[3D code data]
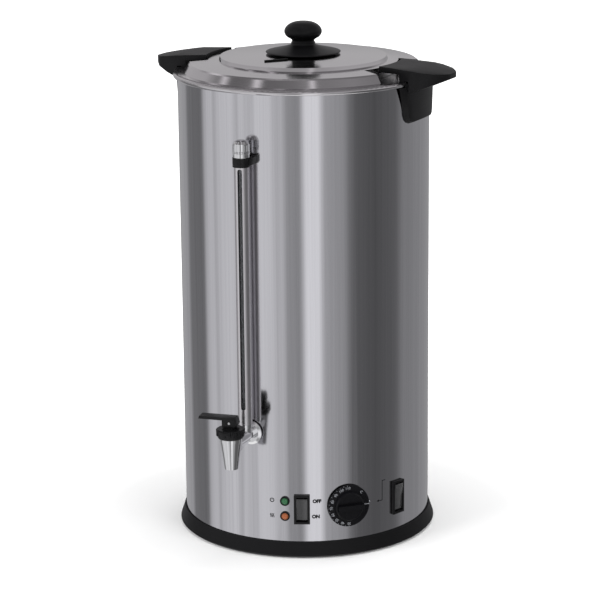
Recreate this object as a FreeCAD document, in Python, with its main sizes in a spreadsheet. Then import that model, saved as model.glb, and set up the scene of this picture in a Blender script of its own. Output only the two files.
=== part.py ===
import FreeCAD, Part
import math
import os
import re
import Sketcher
from FreeCAD import Placement, Rotation, Vector

doc = FreeCAD.newDocument("urn")

# Sizes in mm and degrees. The tap faces -Y and the azimuth grows towards +X.
SIZES = {
    "shell_rad": 150, "sheet_thick": 1.0, "shell_low": 8, "shell_top": 558,
    "tank_rad": "=shell_rad - jacket_gap", "jacket_gap": 12, "through": 20,
    "near_side": "=shell_rad - through", "far_side": "=shell_rad + through", "tank_floor": 112,
    "tank_lip": 2.0, "deck_open": "=shell_rad - deck_in", "deck_in": 38, "deck_top": 559.2,
    "bead_rad": "=shell_rad + bead_proud", "bead_proud": 5, "bead_low": 554.4, "bead_top": 559.8,
    "fit_gap": 0.05, "soft_gap": 0.3, "free_gap": 0.4, "ring_top_rad": "=shell_rad + ring_top_out",
    "ring_top_out": 1.8, "ring_low_rad": "=shell_rad + ring_low_out", "ring_low_out": 7,
    "ring_top": 19, "ring_low": 1.5, "ledge_rad": "=shell_rad - ledge_in", "ledge_in": 9,
    "ledge_low": 4, "plate_thick": 1.2, "foot_rad": 13, "foot_place": "=shell_rad - foot_in",
    "foot_in": 28, "foot_holes": 4, "base_screw_place": "=shell_rad - base_screw_in",
    "base_screw_in": 5, "base_screw_rad": 1.6, "base_screw_head": 3.2, "base_screw_count": 6,
    "lid_rad": "=shell_rad - lid_in", "lid_in": 0.5, "lid_wall_low": "=shell_rad - lid_wall_low_in",
    "lid_wall_low_in": 7, "lid_wall_top": "=shell_rad - lid_wall_top_in", "lid_wall_top_in": 13,
    "lid_corner_high": 570.6, "groove_rad": "=shell_rad - groove_in", "groove_in": 46,
    "groove_high": 573.2, "disc_rad": "=shell_rad - disc_in", "disc_in": 51, "disc_high": 577.3,
    "crown_high": 581, "notch_rad": "=shell_rad - notch_in", "notch_in": 37, "notch_half": 26,
    "skirt_rad": "=shell_rad - skirt_in", "skirt_in": 39.4, "skirt_low": 552, "vent_long": 27,
    "vent_wide": 3, "vent_place": 60.5, "vent_azimuth": -5.8, "vent_turn": 48.2, "knob_high": 617.7,
    "knob_rad": 22.4, "neck_rad": 13.5, "shield_rad": 44.5, "shield_thick": 2.6,
    "knob_screw_rad": 3, "knob_mid": "=neck_low + bulb_rise", "bulb_rise": 11, "neck_low": 596,
    "handle_azimuth": 90, "tab_in": "=shell_rad - tab_reach", "tab_reach": 32, "tab_in_high": 575.4,
    "tab_thick": 7.2, "crease_rad": "=shell_rad + crease_out", "crease_out": 8,
    "crease_high": 572.7, "tip_rad": "=shell_rad + tip_out", "tip_out": 42, "tip_high": 567.6,
    "tip_low": 561.4, "wing_root": "=shell_rad + wing_root_out", "wing_root_out": 6.4,
    "wing_root_low": 546.5, "post_rad": "=shell_rad - post_in", "post_in": 6, "leg_low": 509.5,
    "leg_out": "=shell_rad + leg_proud", "leg_proud": 5.6, "tab_half": 33, "crease_half": 37,
    "shoulder_rad": "=shell_rad + shoulder_out", "shoulder_out": 23, "shoulder_half": 37,
    "tip_half": 17, "leg_half_top": 47, "leg_half_low": 36, "leg_face_half": 34.5, "leg_top": 558,
    "grip_screw_half": 20, "grip_screw_high": 534, "grip_screw_rad": 2.5, "grip_screw_head": 4.5,
    "gauge_place": "=shell_rad + gauge_out", "gauge_out": 15.2, "shield_tube_rad": 8.35,
    "shield_tube_in": 7.4, "shield_low": 166.2, "shield_top": 485.6, "slot_wide": 5.4,
    "slot_low": 184.7, "slot_top": 471, "slot_turn": 12, "glass_rad": 6, "glass_in": 4,
    "glass_low": 158.5, "glass_top": 496.5, "cap_rad": 9.8, "cap_low": 483.3, "cap_top": 503.8,
    "clamp_rad": 10.1, "clamp_low": 473, "clamp_top": 483, "bridge_half": 11.5,
    "clamp_screw_rad": 2, "tap_place": "=shell_rad + tap_out", "tap_out": 52.8, "tap_high": 152,
    "shank_rad": 8, "shank_bore": 4.2, "flange_rad": 14.5, "flange_thick": 3.4,
    "tank_end": "=tank_rad - shank_in", "shank_in": 14, "spout_rad": 13, "spout_low_rad": 8,
    "spout_low": 122.5, "spout_shift": 0.8, "spout_top": 160, "seat_high": 148, "chamber_rad": 9.4,
    "outlet_rad": 5.4, "thread_rad": 11.6, "thread_top": 164, "bonnet_rad": 17,
    "bonnet_low_rad": 15.2, "bonnet_low": 160.2, "bonnet_top": 171.5, "bonnet_roof": 3,
    "stem_rad": 2.6, "cup_rad": 7.2, "cup_thick": 4, "washer_thick": 1.2, "pivot_high": 179,
    "pivot_rad": 1.5, "hub_half": 9.5, "hub_wide": 7, "hub_top": 185.8, "hub_low": 172.8,
    "lever_long": 37, "lever_thick": 3.2, "lever_half": 6.8, "lever_azimuth": -80, "coil_rad": 5.6,
    "wire_rad": 0.55, "coil_turns": 5, "lamp_azimuth": 15.6, "power_high": 69.7, "heat_high": 50.9,
    "bezel_rad": 5.85, "lens_rad": 4.2, "barrel_rad": 4.9, "barrel_end": "=shell_rad - barrel_in",
    "barrel_in": 20, "switch_azimuth": 23.3, "switch_high": 59.8, "switch_half": 9.5,
    "switch_tall": 17.8, "mode_azimuth": 71.6, "mode_high": 59.2, "mode_half": 9.5,
    "mode_tall": 20.5, "frame_proud": 3.4, "frame_wall": 2.6,
    "switch_end": "=shell_rad - switch_in", "switch_in": 24, "pivot_place": "=shell_rad - pivot_in",
    "pivot_in": 3.6, "trunnion_rad": 1.5, "dial_azimuth": 44.5, "dial_high": 62, "dial_rad": 25.8,
    "dial_back": "=shell_rad + dial_gap", "dial_gap": 0.9, "rim_thick": 3.2, "hub_rad": 17.5,
    "hub_out": "=shell_rad + hub_proud", "hub_proud": 13.5, "shaft_rad": 3,
    "shaft_in": "=shell_rad - shaft_reach", "shaft_reach": 22, "stat_half": 20, "stat_tall": 17,
    "stat_in": "=shell_rad - stat_back", "stat_back": 38, "stat_out": "=shell_rad - stat_front",
    "stat_front": 7, "element_rad": "=tank_rad - element_in", "element_in": 56, "sheath_rad": 4,
    "spreader_thick": 5, "spreader_rad": "=tank_rad - spreader_in", "spreader_in": 38,
    "clamp_bar_half": "=tank_rad - clamp_bar_in", "clamp_bar_in": 42, "stud_rad": 4,
    "cutout_place": 46, "cutout_rad": 12, "cutout_deep": 11, "gland_azimuth": 180, "gland_high": 36,
    "gland_rad": 12, "gland_thread": 8, "gland_bore": 4, "bulb_place": 52, "bulb_rad": 3,
    "block_half": 28,
}

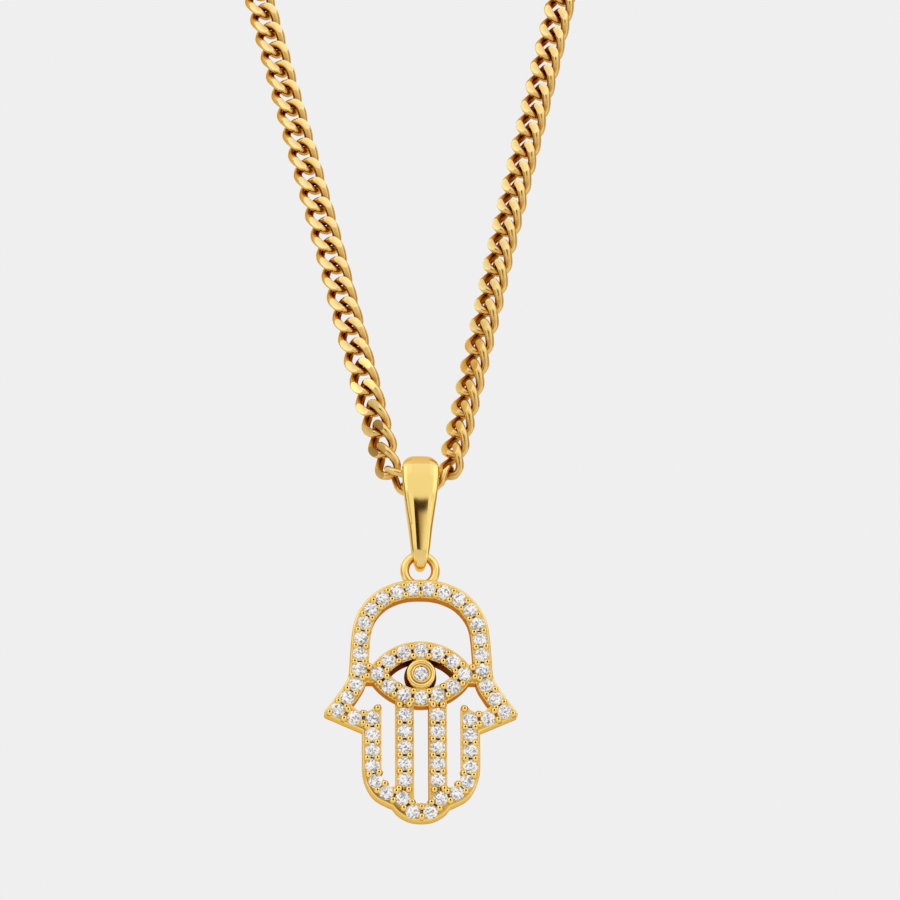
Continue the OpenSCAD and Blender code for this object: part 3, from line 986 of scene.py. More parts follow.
        # How far joined forms pass each other's corners and edges, and the shortest edge that is kept
        corner_gap, corner_cut, pupil_lap, foot_lap, shortest = 0.02, 0.3, 0.1, 0.2, 0.03
        pupil_sides = 48
        outer = mirrored([
            *self.arch_edge[:-1], *(self._on_tip(a) for a in range(*self.tip_turns)),
            *(self.at(s) for s in self.thumb_shares[:-1]), *self.finger_edge, *self.lobe_edge[1:],
        ])
        side = self.bar_x + self.bar_w / 2
        foot = self.slot_foot_share * self.height
        r = self.horn_r
        inner = mirrored([
            *(p for p in aside(self.arch_edge, self.band_w) if p[1] > self.horn_edge[0][1]),
            *(p for p in self.horn_edge if p[0] > self.slot_x + r + corner_gap),
            (self.slot_x + r, self.horn_y), (self.slot_x + corner_cut * r, self.horn_y - corner_cut * r),
            (self.slot_x, self.horn_y - r), (self.slot_x, self.slot_corner_share * self.height),
            ((self.slot_x + side) / 2, foot), (self.slot_w / 2, foot),
            (self.slot_w / 2, self.centre_foot_share * self.height),
        ])
        eye_out = self._almond(self.bar_w / 2)
        eye_in = self._almond(-self.bar_w / 2)
        pupil_r = (self.eye_h - self.bar_w + pupil_lap) / 2
        pupil = [(x * self.pupil_squeeze, y) for x, y in circle((0, 0), pupil_r, pupil_sides)]
        reach = self.nearest((self.eye_w / 2, 0), self.arch_row)[0]
        half = self.bar_w / 2
        boxes = [
            self._box(s * self.eye_w / 2, s * reach, -self.eye_joint_h / 2, self.eye_joint_h / 2)
            for s in (-1, 1)
        ] + [
            self._box(s * self.bar_x - half, s * self.bar_x + half, foot - foot_lap, -self.eye_h / 2)
            for s in (-1, 1)
        ]

        def is_metal(p: Point) -> bool:
            """Tells where the metal is.

            Args:
                p: A place.

            Returns:
                Whether it belongs to the metal.
            """
            if is_inside(p, eye_in) and not is_inside(p, pupil):
                return False
            if is_inside(p, eye_out) or any(is_inside(p, box) for box in boxes):
                return True
            return is_inside(p, outer) and not is_inside(p, inner)

        corners, faces = triangles([outer, inner, eye_out, eye_in, pupil, *boxes], [], is_metal)
        loops = borders(corners, faces, shortest)
        return sorted(loops, key=lambda loop: max(p[0] for p in loop), reverse=True)

    def _almond(self, w: float) -> Loop:
        """Draws the almond of the eye between two arcs.

        Args:
            w: How far it lies outside the row of stones.

        Returns:
            Its outline.
        """
        steps = 40
        r = self.arc_r + w
        half = math.acos(self.arc_y / r)
        top = [
            (r * math.sin(a), r * math.cos(a) - self.arc_y)
            for a in (half * (1 - 2 * i / steps) for i in range(steps + 1))
        ]
        return [*top, *((x, -y) for x, y in reversed(top[1:-1]))]

    @staticmethod
    def _box(x0: float, x1: float, y0: float, y1: float) -> Loop:
        """Returns a rectangle, counter-clockwise."""
        x0, x1 = min(x0, x1), max(x0, x1)
        return [(x0, y0), (x1, y0), (x1, y1), (x0, y1)]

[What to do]
Return only those lines of the records that contain the string "FreeCAD".

[Full solution]
Recreate this object as a FreeCAD document, in Python, with its main sizes in a spreadsheet. Then import that model, saved as model.glb, and set up the scene of this picture in a Blender script of its own. Output only the two files.
import FreeCAD, Part
from FreeCAD import Placement, Rotation, Vector
doc = FreeCAD.newDocument("urn")